A study funded by the US Agency for International Development (a government agency) says the impact of SA exports to the US under Agoa contributed R10bn to SA's GDP of R975bn in 2001. This impact is projected to increase to R14bn this year, according to the study by Conningarth Economists, a Pretoria-based economic research and consulting firm.

The study finds that SA industries exporting under Agoa in 2001 employed 19 395 workers. Including indirect and induced jobs, Conningarth puts the total number of jobs falling under the Agoa umbrella at 62 380. Induced jobs refer to those created when workers spend their increased disposable incomes on buying more goods and services.

This year total (direct, indirect and induced) jobs supported by Agoa will reach 89 505, of which 29 801 will be jobs directly attributable to industries exporting to the US under Agoa.

The study adds that SA exports falling under Agoa require, on average, more labour than non-Agoa exports.

CMT is one of the many SA clothing companies benefiting from increased US export opportunities. It is based in the Babelegi industrial township, about 80 km north of Pretoria and near the Carousel casino complex in the North West province. The township was created by the homeland government of Bophuthatswana through incentives such as rental and wage subsidies. Babelegi, like most industrial zones in remote areas, is now almost a ghost town. Hence the significance of the additional jobs created by CMT, which now employs 750 people, up from 544 before Agoa exports.

CMT manufactures men's and women's jackets and men's trousers. It produces about 1 000 jackets and 2 200 pairs of trousers a day. "Before Agoa came into effect, the clothing manufacturing industry was in the doldrums. We used to work five days a week, finishing at midday on Friday. We now work six days, sometimes seven," says CMT MD Nicky Fine. Before Agoa, CMT sold about 20% of its turnover in the US market. Since March last year, exports to the US have increased to 75% of overall sales.

It took CMT about six months of preparation to meet the stringent quality and working-conditions criteria of US clothing retailers. CMT invested R2,5m-R3m in a new production line and machinery upgrade. It hired a clothing manufacturing expert from Italy to help improve quality at the factory.

Founded 40 years ago, CMT went into liquidation in 1991, when Fine, then an executive director of Pals Clothing (the JSE-listed clothing manufacturer), negotiated the purchase of CMT. Pals bought 63% and Fine 37% of CMT. Fine led a management buyout of CMT in 1997.

The growth in exports, which are more profitable than sales to the domestic market, has helped offset CMT's high cost of operating in Babelegi, far from major markets. Fine says the cost is about 40% higher than in Durban or Cape Town, the two main clothing manufacturing nodes.

One reason is the high cost of transporting goods to the Durban port. CMT must also pay more to attract managers and other professionals to work in Babelegi, where it is the only remaining clothing manufacturer.
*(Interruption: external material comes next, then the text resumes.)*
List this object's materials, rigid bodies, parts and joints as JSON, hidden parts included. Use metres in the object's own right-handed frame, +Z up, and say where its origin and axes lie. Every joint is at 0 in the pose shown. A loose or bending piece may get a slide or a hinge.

Exports are more profitable than domestic sales because of the depreciation of the rand against the US dollar. Export profit margins also benefit from the duty credit certificate scheme, which allows exporting companies to import goods duty-free up to 35% of export turnover. Exporting companies that do not import large quantities can sell their duty-free import credit certificates to other companies for 60%-70% of their face value.

In SA, CMT sells to big clothing retail chain stores. In the US, it sells to wholesalers and retailers that target middle-income consumers, the broadest band of consumers in the US market.

CMT has sold all of its production until the end of the year. Financial director Philip Symanowitz says the company can easily increase production capacity by a further 400 jackets and 1 500 pairs of trousers a day.

Other Southern African countries are also benefiting from Agoa. A recent report on Agoa by Standard Bank's economics division shows Lesotho gaining a bigger share of textile and apparel exports to the US under Agoa. Lesotho accounted for 39% of textile and apparel exports under Agoa, up from 36% in 2001.

The share of Madagascar, which has been experiencing political instability, fell from 26% last year to 23% in the first quarter of 2002.

A report to the US congress on Agoa prepared by the US trade representative in May says apparel exports to the US by African countries rose by 60% in 2001. Yet they still represented less than 1,6% of total US apparel imports for that year.

It adds that three countries - Nigeria (US5,7bn), Gabon (938,7m) and SA (923,2m) - accounted for 92% of African exports to the US under Agoa. The lion's share of the Agoa exports was attributable to energy, mainly oil, products.